Combining subtitle files is common when separate video parts are joined into one final export. If you simply paste SRT files together, part two may start at 00:00:00 and overlap part one instead of appearing after it.

A clean merge adds the correct time offset to later files, renumbers cues, checks boundaries, and exports one continuous subtitle file for the joined video.

This guide explains how to combine subtitle files safely, whether you are joining lessons, interviews, movie parts, event recordings, or edited chapters.

Merge Subtitles workflow for combining multiple SRT files into one output
Combining subtitles requires timing offsets so part two starts after part one ends.

Why combining subtitles needs timing offsets

Each subtitle file may be timed from the start of its own video part. When those parts are joined into one long video, the second subtitle file must start after the first video segment ends.

For example, if part one is 12 minutes long, every cue in part two needs a 12-minute offset before it can appear in the combined timeline. Part three needs the combined duration of parts one and two, and so on.

Cue numbering should also be rebuilt. Repeated cue numbers may not break every player, but clean numbering makes editing, review, and troubleshooting easier.

Boundary checks are important. If the first file has captions after the actual video cut or the next file starts too soon, viewers may see overlaps or missing context around the join.

Use video durations, not guesses

Accurate merge timing depends on the real duration of each video part, including intros, fades, and silence.

Each later subtitle file needs an offset that matches the duration of the previous video parts.

Step-by-step: combine subtitle files

Prepare the video timeline first, then combine subtitles to match that timeline exactly.

1 Step 1

Confirm the final video order and duration of each part.

2 Step 2

Open the first subtitle file as the starting timeline.

3 Step 3

Add the duration of part one as an offset to every cue in part two.

4 Step 4

Repeat cumulative offsets for additional parts.

  1. Confirm the final video order and duration of each part.
  2. Open the first subtitle file as the starting timeline.
  3. Add the duration of part one as an offset to every cue in part two.
  4. Repeat cumulative offsets for additional parts.
  5. Merge the adjusted cues into one file.
  6. Renumber cues from top to bottom.
  7. Check the join points for gaps, overlaps, or missing context.
  8. Preview the combined subtitle with the final joined video.

Practical examples

Real subtitle work usually fails at boundaries: the first spoken line, a scene change, a translated phrase that becomes longer, or a platform upload that expects a different format.
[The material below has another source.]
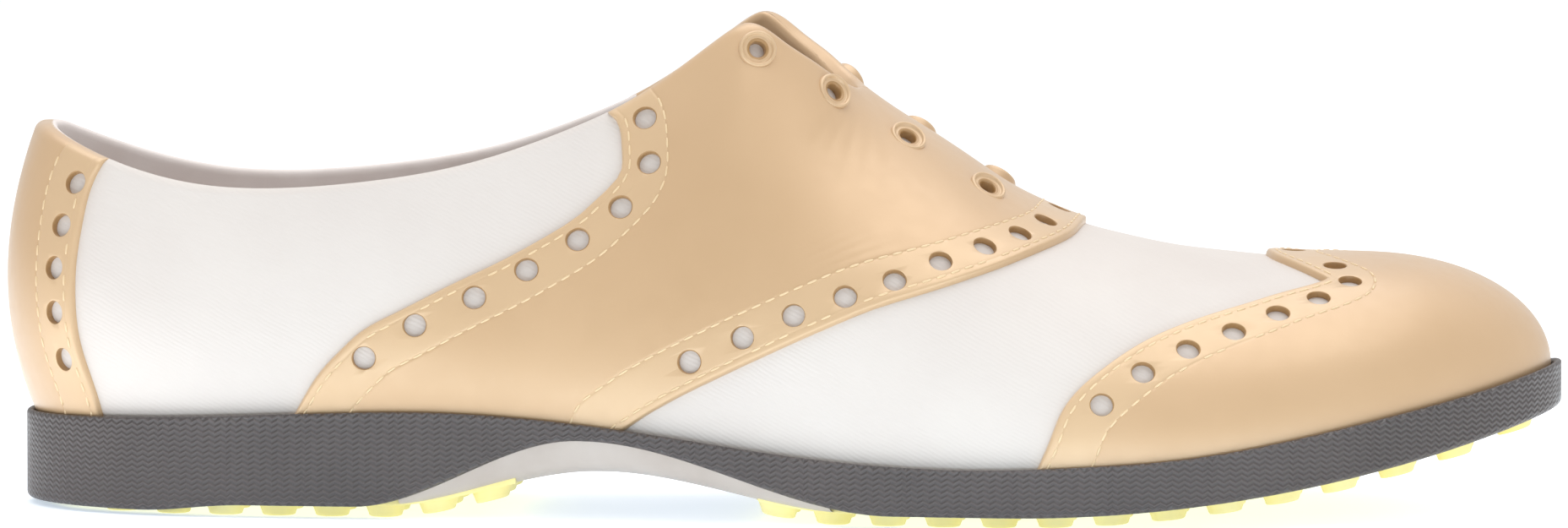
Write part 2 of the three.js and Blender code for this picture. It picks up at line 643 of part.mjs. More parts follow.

Use the examples below as a quick quality check before you export.

Two-part interview

Part two captions need an offset equal to the final timestamp of part one.

Course module

Lesson captions can be merged when lessons are exported as one continuous video.

Event recording

Break recordings from multiple cameras may need careful boundary checks before merging captions.

Before fixing subtitles

Subtitle files are pasted together, creating duplicate cue numbers and overlapping timestamps.

After fixing subtitles

Later files are offset, cues are renumbered, and the merged subtitle follows the final video timeline.

Common mistakes to avoid

Most subtitle problems become harder when the source file is edited without a plan. Keep an original copy, make one focused change at a time, and test the output in the environment where viewers will actually use it.

  • Pasting SRT files together without shifting later parts.
  • Using estimated durations instead of the real video segment lengths.
  • Forgetting to renumber cues after merging.
  • Ignoring captions near the join point.
  • Combining subtitles before the final video edit is locked.
  • Not previewing the merged output with the joined video.

Conclusion

Combining subtitle files is mostly about respecting the final timeline. Once each part receives the correct offset, the rest is cleanup, numbering, and review.

Keep the original part files, export a clean merged subtitle for the final video, and test every join before delivery.

Related tools

Use these TranslateSubtitles.net tools when you are ready to apply the workflow from this guide.

FAQ

Can I combine SRT files by copy and paste?

Only if you also offset later timestamps and clean cue numbering. A merge tool is safer.

What offset should I use for part two?

Use the exact duration of part one in the final joined video.

Should I merge before editing the video?

It is better to merge after the final video timing is locked.

Can I combine different subtitle formats?

Convert them to one clean format first, then merge.